--- Begin INFORMATION SUPPLIED ---

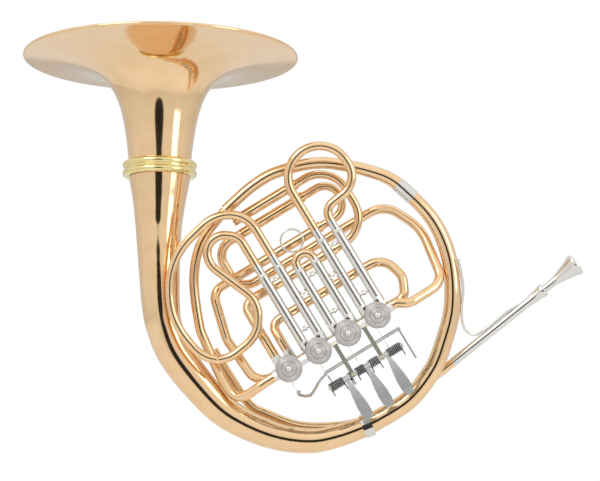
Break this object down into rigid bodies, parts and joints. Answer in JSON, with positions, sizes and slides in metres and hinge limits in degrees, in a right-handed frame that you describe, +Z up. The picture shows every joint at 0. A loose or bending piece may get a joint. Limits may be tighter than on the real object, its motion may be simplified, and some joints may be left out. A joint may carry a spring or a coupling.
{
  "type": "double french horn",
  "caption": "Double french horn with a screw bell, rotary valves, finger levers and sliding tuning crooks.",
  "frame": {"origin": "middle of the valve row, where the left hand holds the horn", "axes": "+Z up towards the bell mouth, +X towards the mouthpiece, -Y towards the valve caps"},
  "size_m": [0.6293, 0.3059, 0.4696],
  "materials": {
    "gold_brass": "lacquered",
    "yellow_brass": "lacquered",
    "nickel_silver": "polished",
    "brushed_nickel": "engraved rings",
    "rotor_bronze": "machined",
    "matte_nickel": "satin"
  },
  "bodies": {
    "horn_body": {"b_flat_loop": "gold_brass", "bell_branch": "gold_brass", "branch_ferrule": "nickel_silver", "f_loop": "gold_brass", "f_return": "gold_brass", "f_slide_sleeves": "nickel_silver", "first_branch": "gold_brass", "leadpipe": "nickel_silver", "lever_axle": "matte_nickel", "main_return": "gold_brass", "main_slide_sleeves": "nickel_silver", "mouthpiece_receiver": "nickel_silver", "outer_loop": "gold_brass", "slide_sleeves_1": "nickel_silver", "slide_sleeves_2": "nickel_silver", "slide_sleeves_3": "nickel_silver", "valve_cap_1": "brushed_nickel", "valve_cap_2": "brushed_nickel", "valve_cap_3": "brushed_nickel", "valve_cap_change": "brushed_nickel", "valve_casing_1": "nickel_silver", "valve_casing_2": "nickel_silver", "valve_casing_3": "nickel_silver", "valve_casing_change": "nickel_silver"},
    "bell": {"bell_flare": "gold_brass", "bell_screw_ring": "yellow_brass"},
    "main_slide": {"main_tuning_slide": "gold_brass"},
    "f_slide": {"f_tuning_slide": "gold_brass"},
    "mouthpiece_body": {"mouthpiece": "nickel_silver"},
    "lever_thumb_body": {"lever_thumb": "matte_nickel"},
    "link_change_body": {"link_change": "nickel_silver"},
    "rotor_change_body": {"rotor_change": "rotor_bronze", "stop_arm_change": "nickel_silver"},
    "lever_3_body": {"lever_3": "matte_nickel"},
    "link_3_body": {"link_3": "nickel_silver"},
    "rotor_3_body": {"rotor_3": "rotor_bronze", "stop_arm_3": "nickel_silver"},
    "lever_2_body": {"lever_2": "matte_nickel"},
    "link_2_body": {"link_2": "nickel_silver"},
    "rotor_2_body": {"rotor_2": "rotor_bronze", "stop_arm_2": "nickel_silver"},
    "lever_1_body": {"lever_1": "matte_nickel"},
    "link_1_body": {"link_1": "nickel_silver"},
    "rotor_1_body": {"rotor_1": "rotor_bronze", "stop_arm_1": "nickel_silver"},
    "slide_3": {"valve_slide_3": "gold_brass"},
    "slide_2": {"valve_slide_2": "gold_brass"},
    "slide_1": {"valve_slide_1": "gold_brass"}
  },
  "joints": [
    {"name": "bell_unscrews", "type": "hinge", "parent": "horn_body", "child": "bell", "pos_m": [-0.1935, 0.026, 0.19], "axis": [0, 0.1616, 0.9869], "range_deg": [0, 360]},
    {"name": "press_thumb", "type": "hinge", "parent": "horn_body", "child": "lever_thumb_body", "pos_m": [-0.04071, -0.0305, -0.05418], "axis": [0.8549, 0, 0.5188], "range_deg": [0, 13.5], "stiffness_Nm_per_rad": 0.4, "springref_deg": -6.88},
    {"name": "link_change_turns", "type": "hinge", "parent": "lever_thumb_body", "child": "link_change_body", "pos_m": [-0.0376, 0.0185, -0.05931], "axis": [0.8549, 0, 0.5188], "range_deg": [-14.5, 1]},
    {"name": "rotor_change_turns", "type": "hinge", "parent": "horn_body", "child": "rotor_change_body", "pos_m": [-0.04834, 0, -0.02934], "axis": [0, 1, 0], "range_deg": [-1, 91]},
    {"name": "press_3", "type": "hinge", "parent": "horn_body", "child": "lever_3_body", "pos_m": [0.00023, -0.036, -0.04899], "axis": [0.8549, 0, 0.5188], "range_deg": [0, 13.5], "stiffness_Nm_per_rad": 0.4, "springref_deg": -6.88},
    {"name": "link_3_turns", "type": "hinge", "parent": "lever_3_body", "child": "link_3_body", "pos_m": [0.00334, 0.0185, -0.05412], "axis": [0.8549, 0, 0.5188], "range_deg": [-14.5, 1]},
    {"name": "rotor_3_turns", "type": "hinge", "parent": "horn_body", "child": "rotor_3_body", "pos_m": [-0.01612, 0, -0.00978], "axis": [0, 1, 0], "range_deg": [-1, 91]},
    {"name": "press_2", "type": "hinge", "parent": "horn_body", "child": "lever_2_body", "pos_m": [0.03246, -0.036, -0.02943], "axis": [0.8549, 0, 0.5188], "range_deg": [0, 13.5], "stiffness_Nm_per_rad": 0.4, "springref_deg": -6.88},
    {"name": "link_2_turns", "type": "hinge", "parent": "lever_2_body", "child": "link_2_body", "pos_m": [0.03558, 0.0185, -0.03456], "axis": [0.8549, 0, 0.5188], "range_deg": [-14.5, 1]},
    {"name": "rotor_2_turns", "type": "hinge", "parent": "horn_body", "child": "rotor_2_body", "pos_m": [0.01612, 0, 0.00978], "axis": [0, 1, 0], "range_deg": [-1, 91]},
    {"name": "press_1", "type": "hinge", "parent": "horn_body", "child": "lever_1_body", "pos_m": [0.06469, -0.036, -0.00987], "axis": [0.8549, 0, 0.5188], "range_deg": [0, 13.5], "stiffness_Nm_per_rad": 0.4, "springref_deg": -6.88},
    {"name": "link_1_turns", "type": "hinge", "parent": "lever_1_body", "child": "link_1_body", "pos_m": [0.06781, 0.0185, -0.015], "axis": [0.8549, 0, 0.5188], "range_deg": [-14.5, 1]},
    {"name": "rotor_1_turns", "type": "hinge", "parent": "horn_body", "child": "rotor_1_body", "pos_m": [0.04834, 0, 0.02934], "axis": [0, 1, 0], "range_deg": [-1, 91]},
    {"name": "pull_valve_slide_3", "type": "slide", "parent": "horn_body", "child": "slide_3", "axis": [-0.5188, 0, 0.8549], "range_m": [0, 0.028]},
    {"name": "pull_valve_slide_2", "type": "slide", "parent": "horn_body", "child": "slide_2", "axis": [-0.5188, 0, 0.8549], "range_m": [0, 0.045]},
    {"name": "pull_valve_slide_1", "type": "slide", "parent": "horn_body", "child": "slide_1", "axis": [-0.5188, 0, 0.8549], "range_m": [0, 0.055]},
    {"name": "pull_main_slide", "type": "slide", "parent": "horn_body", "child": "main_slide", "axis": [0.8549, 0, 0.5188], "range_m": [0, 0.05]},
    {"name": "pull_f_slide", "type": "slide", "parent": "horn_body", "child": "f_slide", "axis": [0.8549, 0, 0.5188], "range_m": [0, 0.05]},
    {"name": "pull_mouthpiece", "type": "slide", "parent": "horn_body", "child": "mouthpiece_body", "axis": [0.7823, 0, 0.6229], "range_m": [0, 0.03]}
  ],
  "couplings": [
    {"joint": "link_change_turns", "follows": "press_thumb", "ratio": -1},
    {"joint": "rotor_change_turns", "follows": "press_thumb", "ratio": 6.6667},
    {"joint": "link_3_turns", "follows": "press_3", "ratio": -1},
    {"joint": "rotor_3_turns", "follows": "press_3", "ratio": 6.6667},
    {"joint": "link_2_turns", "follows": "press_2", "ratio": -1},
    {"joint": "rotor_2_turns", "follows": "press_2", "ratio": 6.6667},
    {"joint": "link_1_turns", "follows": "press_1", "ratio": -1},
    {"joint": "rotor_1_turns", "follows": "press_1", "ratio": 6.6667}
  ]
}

--- End INFORMATION SUPPLIED ---

- [TO BE DONE]: List every line above containing the word "frame".

- [FINAL RESULT]:
Break this object down into rigid bodies, parts and joints. Answer in JSON, with positions, sizes and slides in metres and hinge limits in degrees, in a right-handed frame that you describe, +Z up. The picture shows every joint at 0. A loose or bending piece may get a joint. Limits may be tighter than on the real object, its motion may be simplified, and some joints may be left out. A joint may carry a spring or a coupling.
  "frame": {"origin": "middle of the valve row, where the left hand holds the horn", "axes": "+Z up towards the bell mouth, +X towards the mouthpiece, -Y towards the valve caps"},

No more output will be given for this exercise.